%%
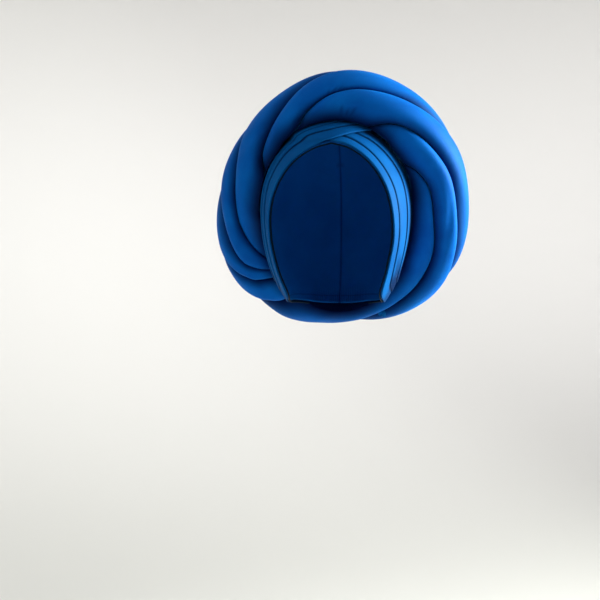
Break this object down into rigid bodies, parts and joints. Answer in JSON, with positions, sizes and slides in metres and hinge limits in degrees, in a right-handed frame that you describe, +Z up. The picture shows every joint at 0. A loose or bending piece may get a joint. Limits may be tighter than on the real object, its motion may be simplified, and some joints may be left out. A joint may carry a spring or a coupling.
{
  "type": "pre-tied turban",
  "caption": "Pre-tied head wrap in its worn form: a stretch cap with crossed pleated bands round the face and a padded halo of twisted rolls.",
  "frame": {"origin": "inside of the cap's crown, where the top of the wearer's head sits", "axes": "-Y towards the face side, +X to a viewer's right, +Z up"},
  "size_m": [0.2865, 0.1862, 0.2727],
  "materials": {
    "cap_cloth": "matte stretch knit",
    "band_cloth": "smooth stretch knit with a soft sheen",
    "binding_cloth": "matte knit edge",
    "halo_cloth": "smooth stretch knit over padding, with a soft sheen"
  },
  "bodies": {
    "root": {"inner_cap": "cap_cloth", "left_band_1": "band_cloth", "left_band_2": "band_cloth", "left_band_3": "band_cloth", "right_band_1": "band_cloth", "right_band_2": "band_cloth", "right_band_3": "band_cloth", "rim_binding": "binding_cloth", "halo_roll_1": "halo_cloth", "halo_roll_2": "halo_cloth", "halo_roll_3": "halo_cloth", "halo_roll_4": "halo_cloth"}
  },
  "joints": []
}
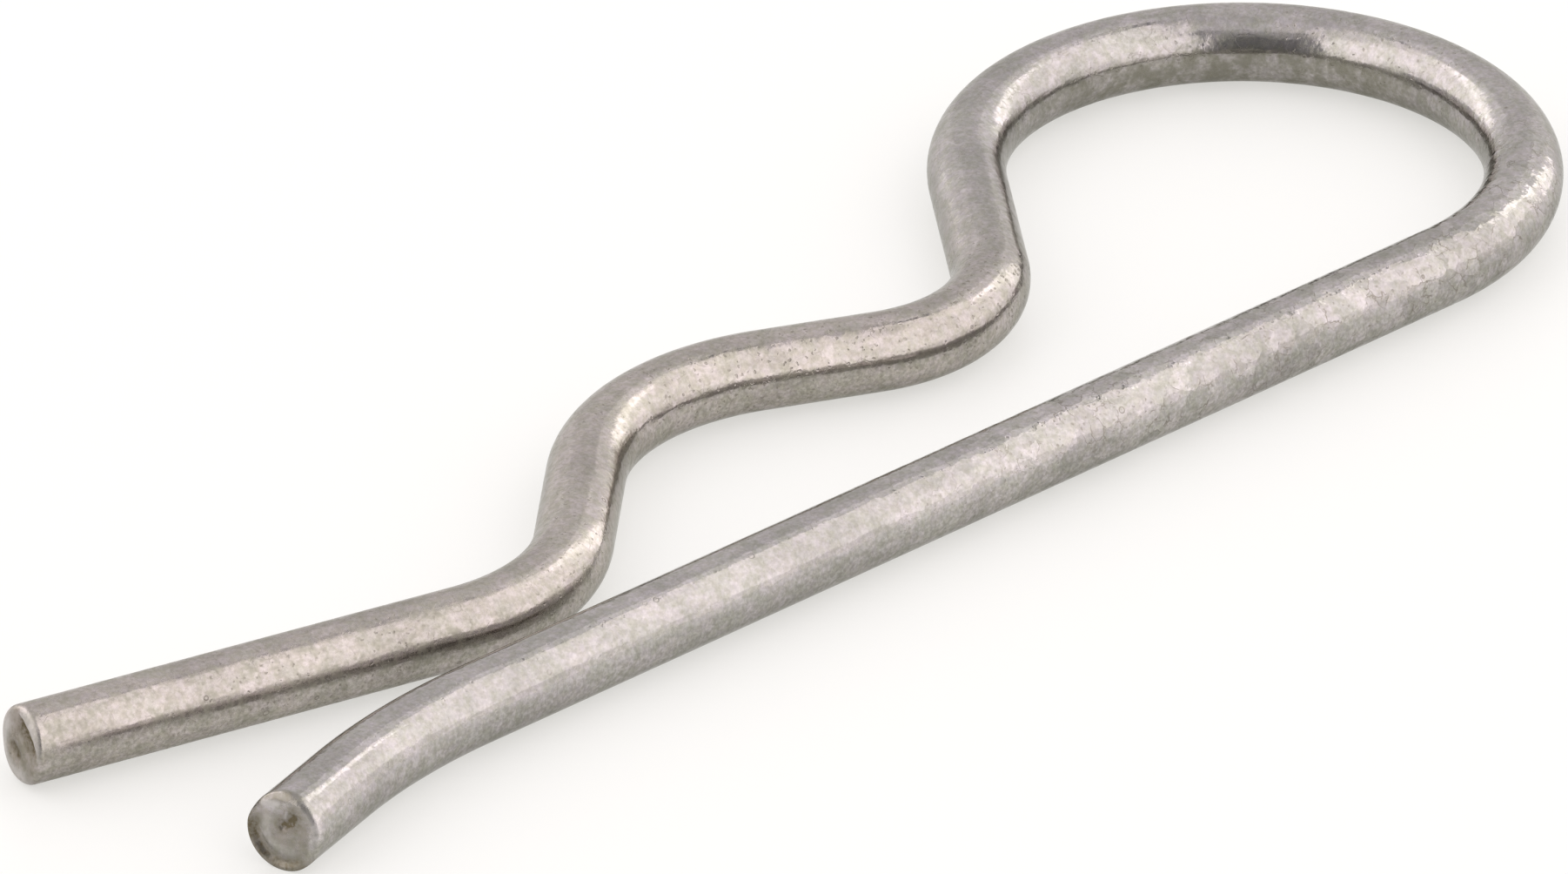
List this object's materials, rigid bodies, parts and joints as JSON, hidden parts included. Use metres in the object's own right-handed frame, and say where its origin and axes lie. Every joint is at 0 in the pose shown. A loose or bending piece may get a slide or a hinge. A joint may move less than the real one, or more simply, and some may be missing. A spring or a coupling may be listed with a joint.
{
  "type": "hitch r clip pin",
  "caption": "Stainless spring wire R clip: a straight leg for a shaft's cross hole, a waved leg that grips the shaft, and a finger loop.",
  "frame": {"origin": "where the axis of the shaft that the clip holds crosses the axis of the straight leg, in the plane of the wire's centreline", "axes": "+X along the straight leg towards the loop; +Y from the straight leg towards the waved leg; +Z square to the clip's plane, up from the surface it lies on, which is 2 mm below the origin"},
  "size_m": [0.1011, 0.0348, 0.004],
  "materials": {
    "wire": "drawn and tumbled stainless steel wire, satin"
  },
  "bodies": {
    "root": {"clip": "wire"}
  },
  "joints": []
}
%%
What is being asked
Every entry above needs to be quoted exactly.

Reply
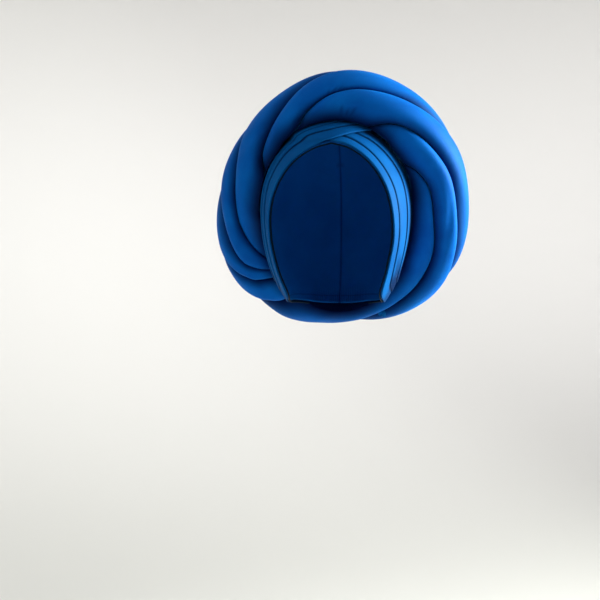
Break this object down into rigid bodies, parts and joints. Answer in JSON, with positions, sizes and slides in metres and hinge limits in degrees, in a right-handed frame that you describe, +Z up. The picture shows every joint at 0. A loose or bending piece may get a joint. Limits may be tighter than on the real object, its motion may be simplified, and some joints may be left out. A joint may carry a spring or a coupling.
{
  "type": "pre-tied turban",
  "caption": "Pre-tied head wrap in its worn form: a stretch cap with crossed pleated bands round the face and a padded halo of twisted rolls.",
  "frame": {"origin": "inside of the cap's crown, where the top of the wearer's head sits", "axes": "-Y towards the face side, +X to a viewer's right, +Z up"},
  "size_m": [0.2865, 0.1862, 0.2727],
  "materials": {
    "cap_cloth": "matte stretch knit",
    "band_cloth": "smooth stretch knit with a soft sheen",
    "binding_cloth": "matte knit edge",
    "halo_cloth": "smooth stretch knit over padding, with a soft sheen"
  },
  "bodies": {
    "root": {"inner_cap": "cap_cloth", "left_band_1": "band_cloth", "left_band_2": "band_cloth", "left_band_3": "band_cloth", "right_band_1": "band_cloth", "right_band_2": "band_cloth", "right_band_3": "band_cloth", "rim_binding": "binding_cloth", "halo_roll_1": "halo_cloth", "halo_roll_2": "halo_cloth", "halo_roll_3": "halo_cloth", "halo_roll_4": "halo_cloth"}
  },
  "joints": []
}
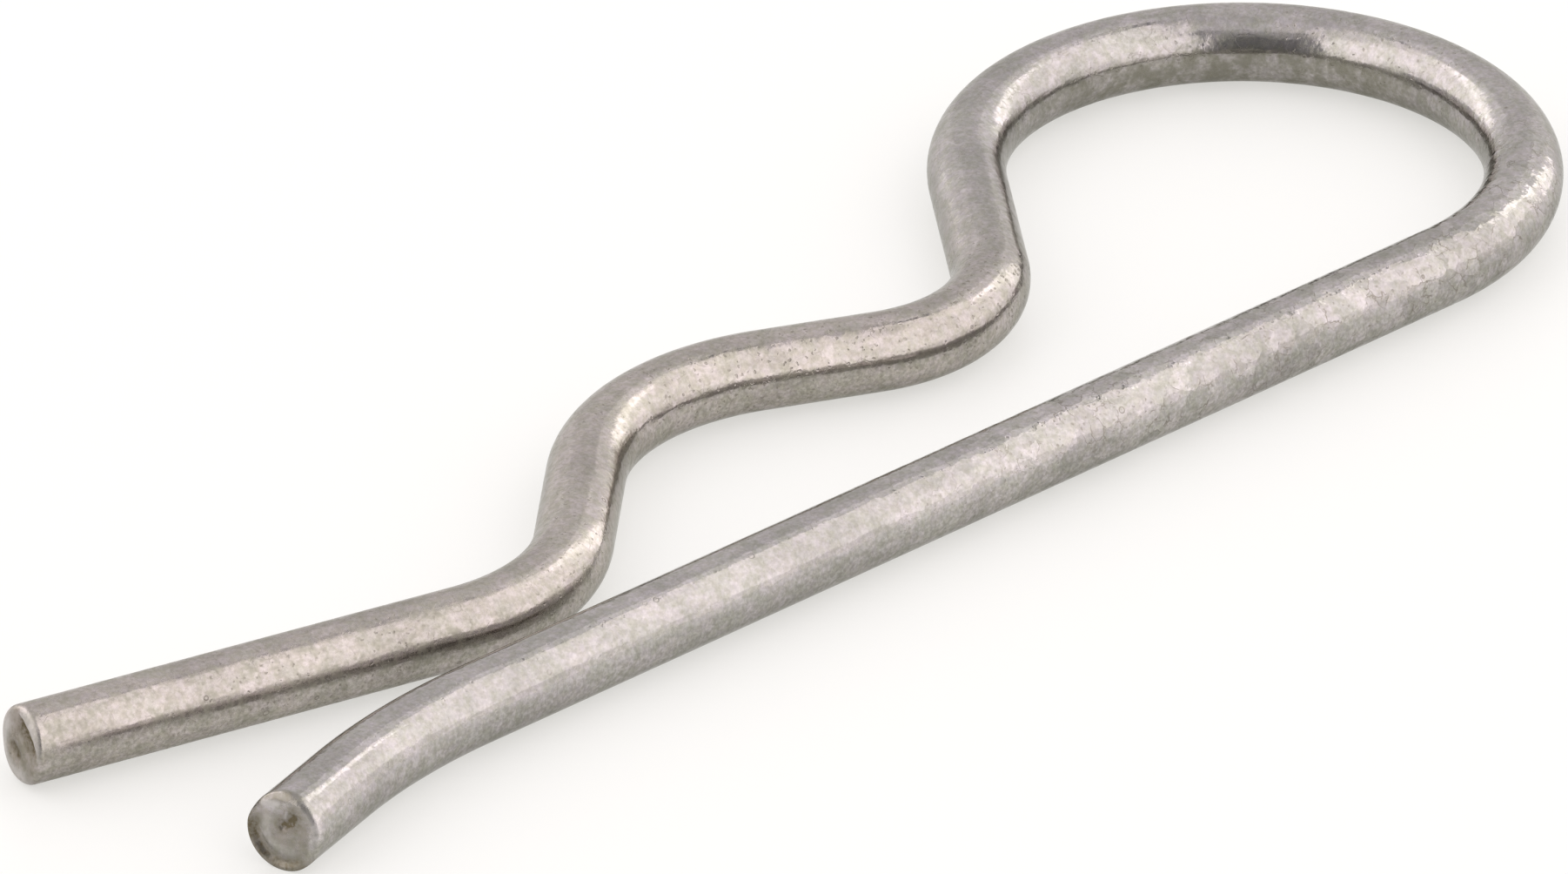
List this object's materials, rigid bodies, parts and joints as JSON, hidden parts included. Use metres in the object's own right-handed frame, and say where its origin and axes lie. Every joint is at 0 in the pose shown. A loose or bending piece may get a slide or a hinge. A joint may move less than the real one, or more simply, and some may be missing. A spring or a coupling may be listed with a joint.
{
  "type": "hitch r clip pin",
  "caption": "Stainless spring wire R clip: a straight leg for a shaft's cross hole, a waved leg that grips the shaft, and a finger loop.",
  "frame": {"origin": "where the axis of the shaft that the clip holds crosses the axis of the straight leg, in the plane of the wire's centreline", "axes": "+X along the straight leg towards the loop; +Y from the straight leg towards the waved leg; +Z square to the clip's plane, up from the surface it lies on, which is 2 mm below the origin"},
  "size_m": [0.1011, 0.0348, 0.004],
  "materials": {
    "wire": "drawn and tumbled stainless steel wire, satin"
  },
  "bodies": {
    "root": {"clip": "wire"}
  },
  "joints": []
}